Foo Fighters

Record Reviews

Phases and Stages

Foo Fighters

One by One (RCA) The Foo Fighters may still be most famous for their nightmarish "Everlong" video, but it was drummer Taylor Hawkins' near-death by OD last winter that scared the shit out of them. Frontman Dave Grohl ditched the flight-attendant outfits, traded his ubiquitous grin for gritted teeth, and got serious about rocking out.

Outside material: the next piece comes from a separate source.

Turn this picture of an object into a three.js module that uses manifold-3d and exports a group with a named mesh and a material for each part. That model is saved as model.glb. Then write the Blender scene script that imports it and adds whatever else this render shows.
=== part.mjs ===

On the jet-propelled "Overdrive," arguably the most radio-friendly cut on this, their fourth album, he lays it all on the line: "We're going life or death." Credit Grohl's recent tenure as Queens of the Stone Age stickman with freeing the Foos from some of their more hyperglycemic tendencies (think first-album albatross "Big Me") but retaining their melodic instincts, e.g. the rafter-reaching "Halo." Better still is the pervasive tension of "All My Life" and "Lonely as You"; when it inevitably boils over, it does so with a vengeance. "Low," its brow extremely furrowed, exposes Grohl's roots in D.C. hardcore B-listers Scream; "Times Like These" verbally references Hüsker Dü's "New Day Rising" as the guitar suggests the Cult or U2's "Gloria"; and "Have It All" gives "Overdrive" a serious challenge in the whiplash sweepstakes. Finale "Come Back" tops them all with nearly eight minutes of lighter-waving, Monster Magnet-friendly stoner rock that pummels the listener into submission with Grohl's vow "I will come back!" By all means. Let's just hope it doesn't take another near-death experience for their next album to be this good.